:: Data extract ::

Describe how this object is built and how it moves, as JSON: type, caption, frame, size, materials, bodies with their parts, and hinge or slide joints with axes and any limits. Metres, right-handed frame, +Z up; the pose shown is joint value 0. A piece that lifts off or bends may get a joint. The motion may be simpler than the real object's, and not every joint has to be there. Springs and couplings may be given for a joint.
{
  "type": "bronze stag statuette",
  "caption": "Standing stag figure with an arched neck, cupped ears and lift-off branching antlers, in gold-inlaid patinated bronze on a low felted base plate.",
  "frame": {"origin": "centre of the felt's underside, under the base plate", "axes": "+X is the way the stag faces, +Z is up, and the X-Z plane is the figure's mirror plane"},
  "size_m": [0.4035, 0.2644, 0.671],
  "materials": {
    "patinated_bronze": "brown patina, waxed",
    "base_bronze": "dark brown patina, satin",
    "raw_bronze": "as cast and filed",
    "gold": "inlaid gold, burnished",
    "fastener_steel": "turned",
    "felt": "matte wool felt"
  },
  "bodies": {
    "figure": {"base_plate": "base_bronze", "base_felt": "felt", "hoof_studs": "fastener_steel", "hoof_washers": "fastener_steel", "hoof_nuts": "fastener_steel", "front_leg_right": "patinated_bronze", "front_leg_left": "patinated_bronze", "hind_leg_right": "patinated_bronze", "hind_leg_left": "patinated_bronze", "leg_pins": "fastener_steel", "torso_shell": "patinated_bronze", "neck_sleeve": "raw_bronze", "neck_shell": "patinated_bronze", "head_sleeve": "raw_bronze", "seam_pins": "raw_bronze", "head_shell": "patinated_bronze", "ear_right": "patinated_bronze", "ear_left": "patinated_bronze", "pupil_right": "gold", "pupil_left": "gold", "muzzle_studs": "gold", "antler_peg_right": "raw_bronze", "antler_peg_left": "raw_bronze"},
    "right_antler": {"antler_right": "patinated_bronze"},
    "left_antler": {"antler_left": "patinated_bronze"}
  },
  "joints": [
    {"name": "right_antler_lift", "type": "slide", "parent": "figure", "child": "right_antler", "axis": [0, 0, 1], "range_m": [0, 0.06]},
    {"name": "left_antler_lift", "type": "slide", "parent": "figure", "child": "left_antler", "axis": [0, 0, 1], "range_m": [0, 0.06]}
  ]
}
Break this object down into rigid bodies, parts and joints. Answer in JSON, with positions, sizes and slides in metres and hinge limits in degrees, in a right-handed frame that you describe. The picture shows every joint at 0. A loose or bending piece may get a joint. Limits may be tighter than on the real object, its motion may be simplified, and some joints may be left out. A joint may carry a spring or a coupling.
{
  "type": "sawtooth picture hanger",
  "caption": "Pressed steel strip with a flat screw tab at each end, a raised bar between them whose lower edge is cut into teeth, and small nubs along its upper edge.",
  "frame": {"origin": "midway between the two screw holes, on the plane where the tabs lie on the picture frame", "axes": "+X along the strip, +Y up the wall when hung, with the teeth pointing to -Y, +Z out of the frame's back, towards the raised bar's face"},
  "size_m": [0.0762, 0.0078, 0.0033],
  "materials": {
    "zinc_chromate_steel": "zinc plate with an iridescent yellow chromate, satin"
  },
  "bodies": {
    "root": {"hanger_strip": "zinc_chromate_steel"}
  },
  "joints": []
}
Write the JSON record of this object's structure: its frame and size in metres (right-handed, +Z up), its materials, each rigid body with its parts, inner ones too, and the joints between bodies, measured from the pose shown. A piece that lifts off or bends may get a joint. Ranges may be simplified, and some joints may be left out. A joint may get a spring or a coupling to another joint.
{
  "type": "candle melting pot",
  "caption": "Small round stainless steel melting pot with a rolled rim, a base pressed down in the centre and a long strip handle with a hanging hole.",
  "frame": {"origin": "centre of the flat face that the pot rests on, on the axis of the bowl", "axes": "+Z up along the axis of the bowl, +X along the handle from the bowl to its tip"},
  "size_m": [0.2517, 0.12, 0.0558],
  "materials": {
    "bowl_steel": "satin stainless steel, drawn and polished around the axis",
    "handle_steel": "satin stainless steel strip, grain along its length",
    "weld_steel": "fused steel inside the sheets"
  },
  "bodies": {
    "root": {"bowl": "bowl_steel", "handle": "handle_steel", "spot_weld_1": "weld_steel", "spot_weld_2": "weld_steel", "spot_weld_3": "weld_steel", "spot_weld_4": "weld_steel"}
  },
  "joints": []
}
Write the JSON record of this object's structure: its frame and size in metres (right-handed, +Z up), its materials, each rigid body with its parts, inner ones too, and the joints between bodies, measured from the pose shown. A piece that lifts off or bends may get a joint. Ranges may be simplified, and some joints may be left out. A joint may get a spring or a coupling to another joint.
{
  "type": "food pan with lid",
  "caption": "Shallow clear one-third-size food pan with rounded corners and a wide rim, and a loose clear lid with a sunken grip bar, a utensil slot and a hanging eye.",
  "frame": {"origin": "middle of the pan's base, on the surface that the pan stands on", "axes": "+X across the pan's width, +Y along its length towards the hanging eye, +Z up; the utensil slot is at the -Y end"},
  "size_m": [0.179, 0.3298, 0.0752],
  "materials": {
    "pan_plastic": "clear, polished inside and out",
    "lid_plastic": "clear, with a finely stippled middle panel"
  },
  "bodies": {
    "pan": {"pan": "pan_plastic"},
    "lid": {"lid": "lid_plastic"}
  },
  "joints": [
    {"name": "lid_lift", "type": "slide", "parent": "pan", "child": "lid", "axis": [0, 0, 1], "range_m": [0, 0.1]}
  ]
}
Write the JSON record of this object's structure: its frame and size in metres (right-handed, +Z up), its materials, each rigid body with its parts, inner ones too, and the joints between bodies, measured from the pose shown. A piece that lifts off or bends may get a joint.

:::

Set problem = From the first line to the last, retype the data exactly.

The result =
Describe how this object is built and how it moves, as JSON: type, caption, frame, size, materials, bodies with their parts, and hinge or slide joints with axes and any limits. Metres, right-handed frame, +Z up; the pose shown is joint value 0. A piece that lifts off or bends may get a joint. The motion may be simpler than the real object's, and not every joint has to be there. Springs and couplings may be given for a joint.
{
  "type": "bronze stag statuette",
  "caption": "Standing stag figure with an arched neck, cupped ears and lift-off branching antlers, in gold-inlaid patinated bronze on a low felted base plate.",
  "frame": {"origin": "centre of the felt's underside, under the base plate", "axes": "+X is the way the stag faces, +Z is up, and the X-Z plane is the figure's mirror plane"},
  "size_m": [0.4035, 0.2644, 0.671],
  "materials": {
    "patinated_bronze": "brown patina, waxed",
    "base_bronze": "dark brown patina, satin",
    "raw_bronze": "as cast and filed",
    "gold": "inlaid gold, burnished",
    "fastener_steel": "turned",
    "felt": "matte wool felt"
  },
  "bodies": {
    "figure": {"base_plate": "base_bronze", "base_felt": "felt", "hoof_studs": "fastener_steel", "hoof_washers": "fastener_steel", "hoof_nuts": "fastener_steel", "front_leg_right": "patinated_bronze", "front_leg_left": "patinated_bronze", "hind_leg_right": "patinated_bronze", "hind_leg_left": "patinated_bronze", "leg_pins": "fastener_steel", "torso_shell": "patinated_bronze", "neck_sleeve": "raw_bronze", "neck_shell": "patinated_bronze", "head_sleeve": "raw_bronze", "seam_pins": "raw_bronze", "head_shell": "patinated_bronze", "ear_right": "patinated_bronze", "ear_left": "patinated_bronze", "pupil_right": "gold", "pupil_left": "gold", "muzzle_studs": "gold", "antler_peg_right": "raw_bronze", "antler_peg_left": "raw_bronze"},
    "right_antler": {"antler_right": "patinated_bronze"},
    "left_antler": {"antler_left": "patinated_bronze"}
  },
  "joints": [
    {"name": "right_antler_lift", "type": "slide", "parent": "figure", "child": "right_antler", "axis": [0, 0, 1], "range_m": [0, 0.06]},
    {"name": "left_antler_lift", "type": "slide", "parent": "figure", "child": "left_antler", "axis": [0, 0, 1], "range_m": [0, 0.06]}
  ]
}
Break this object down into rigid bodies, parts and joints. Answer in JSON, with positions, sizes and slides in metres and hinge limits in degrees, in a right-handed frame that you describe. The picture shows every joint at 0. A loose or bending piece may get a joint. Limits may be tighter than on the real object, its motion may be simplified, and some joints may be left out. A joint may carry a spring or a coupling.
{
  "type": "sawtooth picture hanger",
  "caption": "Pressed steel strip with a flat screw tab at each end, a raised bar between them whose lower edge is cut into teeth, and small nubs along its upper edge.",
  "frame": {"origin": "midway between the two screw holes, on the plane where the tabs lie on the picture frame", "axes": "+X along the strip, +Y up the wall when hung, with the teeth pointing to -Y, +Z out of the frame's back, towards the raised bar's face"},
  "size_m": [0.0762, 0.0078, 0.0033],
  "materials": {
    "zinc_chromate_steel": "zinc plate with an iridescent yellow chromate, satin"
  },
  "bodies": {
    "root": {"hanger_strip": "zinc_chromate_steel"}
  },
  "joints": []
}
Write the JSON record of this object's structure: its frame and size in metres (right-handed, +Z up), its materials, each rigid body with its parts, inner ones too, and the joints between bodies, measured from the pose shown. A piece that lifts off or bends may get a joint. Ranges may be simplified, and some joints may be left out. A joint may get a spring or a coupling to another joint.
{
  "type": "candle melting pot",
  "caption": "Small round stainless steel melting pot with a rolled rim, a base pressed down in the centre and a long strip handle with a hanging hole.",
  "frame": {"origin": "centre of the flat face that the pot rests on, on the axis of the bowl", "axes": "+Z up along the axis of the bowl, +X along the handle from the bowl to its tip"},
  "size_m": [0.2517, 0.12, 0.0558],
  "materials": {
    "bowl_steel": "satin stainless steel, drawn and polished around the axis",
    "handle_steel": "satin stainless steel strip, grain along its length",
    "weld_steel": "fused steel inside the sheets"
  },
  "bodies": {
    "root": {"bowl": "bowl_steel", "handle": "handle_steel", "spot_weld_1": "weld_steel", "spot_weld_2": "weld_steel", "spot_weld_3": "weld_steel", "spot_weld_4": "weld_steel"}
  },
  "joints": []
}
Write the JSON record of this object's structure: its frame and size in metres (right-handed, +Z up), its materials, each rigid body with its parts, inner ones too, and the joints between bodies, measured from the pose shown. A piece that lifts off or bends may get a joint. Ranges may be simplified, and some joints may be left out. A joint may get a spring or a coupling to another joint.
{
  "type": "food pan with lid",
  "caption": "Shallow clear one-third-size food pan with rounded corners and a wide rim, and a loose clear lid with a sunken grip bar, a utensil slot and a hanging eye.",
  "frame": {"origin": "middle of the pan's base, on the surface that the pan stands on", "axes": "+X across the pan's width, +Y along its length towards the hanging eye, +Z up; the utensil slot is at the -Y end"},
  "size_m": [0.179, 0.3298, 0.0752],
  "materials": {
    "pan_plastic": "clear, polished inside and out",
    "lid_plastic": "clear, with a finely stippled middle panel"
  },
  "bodies": {
    "pan": {"pan": "pan_plastic"},
    "lid": {"lid": "lid_plastic"}
  },
  "joints": [
    {"name": "lid_lift", "type": "slide", "parent": "pan", "child": "lid", "axis": [0, 0, 1], "range_m": [0, 0.1]}
  ]
}
Write the JSON record of this object's structure: its frame and size in metres (right-handed, +Z up), its materials, each rigid body with its parts, inner ones too, and the joints between bodies, measured from the pose shown. A piece that lifts off or bends may get a joint.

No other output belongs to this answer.